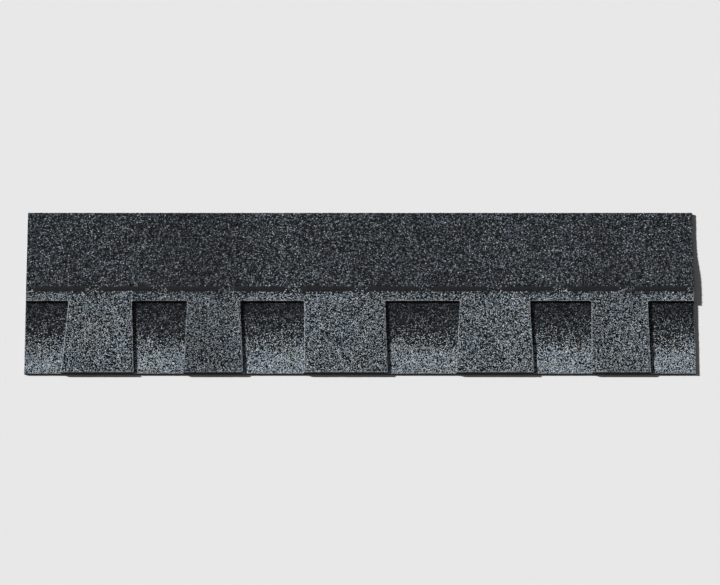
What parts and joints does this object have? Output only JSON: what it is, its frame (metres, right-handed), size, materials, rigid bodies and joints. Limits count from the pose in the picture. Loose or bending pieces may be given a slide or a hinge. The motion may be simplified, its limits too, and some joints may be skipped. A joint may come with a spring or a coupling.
{
  "type": "laminated asphalt shingle",
  "caption": "Laminated roofing shingle: a toothed granule sheet bonded over a backing strip, with a broken sealant line on its face and a release tape on its back.",
  "frame": {"origin": "centre of the shingle's outline, on the surface that it lies on", "axes": "+X along the shingle, +Y from the butt edge to the head edge, +Z out of the weather face"},
  "size_m": [1, 0.337, 0.0065],
  "materials": {
    "granule_top": "charcoal-grey mineral granules pressed into asphalt, matt and coarse",
    "granule_strip": "mineral granules in a dark shadow band that fades to light grey towards the butt edge",
    "laminating_asphalt": "black modified asphalt, satin",
    "sealant": "black heat-activated asphalt sealant, glossy",
    "release_film": "thin clear polyester film, glossy"
  },
  "bodies": {
    "root": {"top_sheet": "granule_top", "backing_strip": "granule_strip", "laminating_adhesive": "laminating_asphalt", "seal_strip": "sealant", "release_tape": "release_film"}
  },
  "joints": []
}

+++++

Show all lines from the listing above in which "frame" appears.

- [Answer to the task]:
What parts and joints does this object have? Output only JSON: what it is, its frame (metres, right-handed), size, materials, rigid bodies and joints. Limits count from the pose in the picture. Loose or bending pieces may be given a slide or a hinge. The motion may be simplified, its limits too, and some joints may be skipped. A joint may come with a spring or a coupling.
  "frame": {"origin": "centre of the shingle's outline, on the surface that it lies on", "axes": "+X along the shingle, +Y from the butt edge to the head edge, +Z out of the weather face"},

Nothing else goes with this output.